L’artista dietro Arte di Pino. Una chiacchierata con Giuseppe Scelsa

L’intervista a Giuseppe Scelsa é stata affascinante sotto vari punti di vista. Quello creativo senza dubbio, sul piano della sostenibilità e l’arte del riutilizzo (il noto upcycling), e su quello umano, perché l’artista dietro Arte di Pino é una persona con un “sesto” senso: vede negli oggetti piú comuni, rotti e ammaccati quello che potrebbero essere, non quello che sembrano alla maggior parte delle persone che li lascia prendere polvere nelle cantine e nelle soffitte. Giuseppe Scelsa, italiano in Ungheria dal 1999, ha una passione per trasformare materiali ed oggetti in arte, che si avverte in ogni sua parola. Ne abbiamo parlato con Giuseppe, Zsuzsa sua moglie e “mente organizzativa” di Arte di Pino e con Alessandro Farina, direttore di ITL Group. Pubblichiamo di seguito la prima parte dell’incontro.

Com’è nato Arte di Pino?

“Grazie al fatto di dover pensare a quello che dovevo dire oggi, mi sono ricordato che per un periodo della mia infanzia vivevo all’estero in Africa (Zambia) ove dai ragazzi locali ho imparato a costruire macchinette in fil di ferro. In Iraq i vestiti usati si trasformavano in palle da calcio. Con le ruote usate delle macchine si gareggiava a far più metri in rotazione diritta. È sempre stato nella normalità riutilizzare materiali che altrimenti sarebbero stati gettati. È sempre stato un piacere, con il tempo divenuta una passione di non veder sprecate le cose. Guardare un oggetto o un materiale scartato che acquista di nuovo uno scopo, una funzionalità è oggetto di infinito orgoglio, divertimento e riflessioni.

In questo periodo si sente parlare di up-cycling  e dell’importanza del riutilizzo degli oggetti quando non servono più. Quando hai iniziato la tua esperienza, conoscevi il mondo dell’up-cycling? Come ti sei ritrovato in questo mondo? Riconosci Arte di Pino come up-cycling?

“Forse è stata una cosa parallela. Ma diventa sempre più importante il riutilizzo perché mi dà più soddisfazione. È piacevole vedere le espressioni nei volti di amici guardando oggetti da loro regalati, trasformati in cose simpatiche e utilizzabili (ad esempio: una chiave inglese trasformata in dinosauro; una vecchia radio diventata un cane-lampada da tavolino) e ne rimangono meravigliati.
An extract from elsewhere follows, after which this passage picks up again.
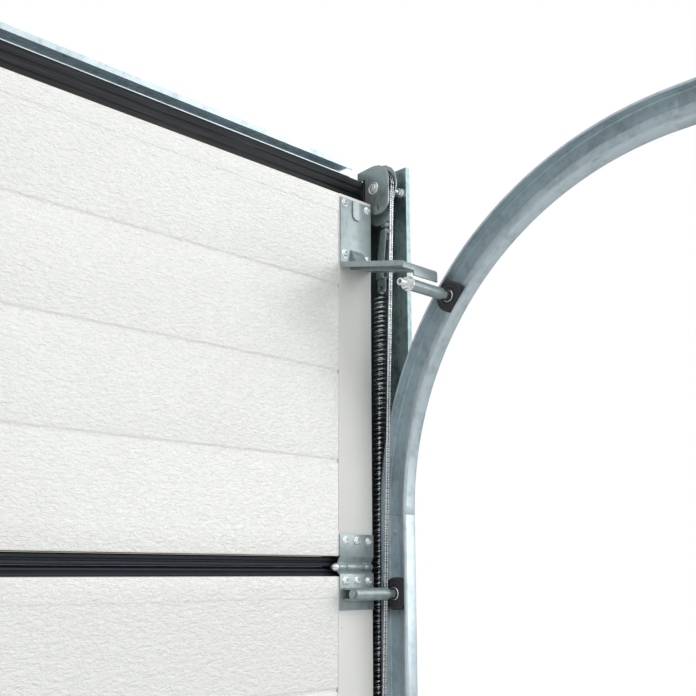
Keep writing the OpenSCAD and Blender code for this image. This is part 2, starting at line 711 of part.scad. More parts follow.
jamb_post_right();
jamb_post_left();
track_vertical_right();
track_vertical_left();
track_curve_right();
track_curve_left();
track_ceiling_right();
track_ceiling_left();
track_splices();
ceiling_hangers();
rear_rail();
fascia_board();
fascia_rail();
frame_seals();
pulley_bracket_right();
pulley_bracket_left();
pulley_axles();
bracket_bolts();
spring_hangers();
floor_brackets();
springs_outer();
springs_inner();
door_ropes();
back_ropes();
block_ropes();
section_1_skins();
section_2_skins();
section_3_skins();
lower_cores();
lower_end_caps();
lower_joint_rails();
bottom_seal();
bottom_brackets();
hinges_1();
hinges_2();
hinges_3_lower_leaves();
hinge_pins();
roller_holders();
roller_stems();
lower_screws();
top_section_skins();
top_section_core();
top_end_caps();
top_joint_rail();
top_support_right();
top_support_left();
top_stems();
stem_nuts();
hinges_3_upper_leaves();
top_screws();
top_roller_right();
top_roller_left();
rollers_3();
rollers_2();
rollers_1();
rollers_bottom();
top_pulleys();
floor_pulleys();
spring_blocks();
block_pulleys();
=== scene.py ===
"""Inside gear and leaf of a sectional overhead garage door, dressed for a closed-door view."""

import logging
import math
from dataclasses import dataclass, field
from enum import Enum
from typing import Callable, Iterable, Sequence

import bmesh
import bpy
from mathutils import Matrix, Vector


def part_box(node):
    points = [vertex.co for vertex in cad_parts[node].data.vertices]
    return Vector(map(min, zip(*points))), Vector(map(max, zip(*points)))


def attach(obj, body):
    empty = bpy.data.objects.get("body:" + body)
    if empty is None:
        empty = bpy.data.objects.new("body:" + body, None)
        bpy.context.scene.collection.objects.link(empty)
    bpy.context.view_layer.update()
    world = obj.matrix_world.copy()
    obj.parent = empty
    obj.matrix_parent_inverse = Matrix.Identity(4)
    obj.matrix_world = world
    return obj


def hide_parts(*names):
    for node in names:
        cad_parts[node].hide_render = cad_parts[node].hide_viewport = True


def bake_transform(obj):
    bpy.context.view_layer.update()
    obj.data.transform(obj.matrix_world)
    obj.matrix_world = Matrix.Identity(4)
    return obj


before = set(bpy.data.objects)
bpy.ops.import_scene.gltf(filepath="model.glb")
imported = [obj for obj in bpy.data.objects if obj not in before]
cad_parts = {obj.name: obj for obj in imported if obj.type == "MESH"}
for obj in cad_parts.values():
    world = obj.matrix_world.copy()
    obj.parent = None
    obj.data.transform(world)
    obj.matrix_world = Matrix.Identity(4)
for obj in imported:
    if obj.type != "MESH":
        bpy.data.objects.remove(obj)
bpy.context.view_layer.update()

MM = 0.001
STRETCHED = "between two bodies"
Pair = tuple[float, float]
Corner = tuple[float, float, float]
Colour = tuple[float, float, float]
log = logging.getLogger("garage_door")


class Axis(Enum):
    """Direction that a turned or extruded shape runs along, with the turn that brings +Z there."""

    X = Matrix.Rotation(math.pi / 2, 3, "Y")
    Y = Matrix.Rotation(-math.pi / 2, 3, "X")
    Z = Matrix.Identity(3)


class Side(Enum):
    """Side of the door, seen from inside."""

    RIGHT = "right"
    LEFT = "left"


# ---------------------------------------------------------------- mesh tools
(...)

Tutto questo mi dà delle emozioni incredibili”.

Come sei riuscito ad avvicinare anche i piú giovani? Come hai fatto a battere i giochi al computer?  

“Dove abitiamo noi è un paese abbastanza piccolo e spesso i ragazzi d’inverno vanno quasi in depressione. Io cerco di coinvolgerli facendoli notare un metallo, una pietra, un materiale come potrebbe venire trasformato. All’inizio sono convinti di non saperlo fare, poi succede il contrario, prendo spunti dalle loro idee e metto anche a disposizione il mio workshop . È una passione per me.”

È possibile dare dei consigli alle famiglie o ad attività che si possono fare in questi giorni in cui stiamo molto spesso a casa, con i propri figli e figlie?

Guardarsi più intorno. Volgere lo sguardo alle cose che danno più ricordi, rinnovarle, riutilizzarle, farle rivivere. È semplicissimo. Una cosa che mi ha sempre emozionato è il racconto di mia zia:

Suo padre, negli anni ’50 fece un accordo con una circoscrizione di Roma. Lui, al posto del comune, facendosi le scale, ritirava tutti i rifiuti delle famiglie. Rifiuti che grazie al riutilizzo crearono un economia che permetteva agli operai di girare con la Fiat 1500 che allora era una macchina per classi dirigenziali. Pensate a quanto denaro suo padre faceva negli anni ’50 semplicemente ritirando rifiuti dalle famiglie. Dovrebbe essere automatico riutilizzare tutto perché è la forma più logica. È logico riutilizzare qualsiasi cosa. Il riutilizzo dovrebbe diventare un’abitudine.”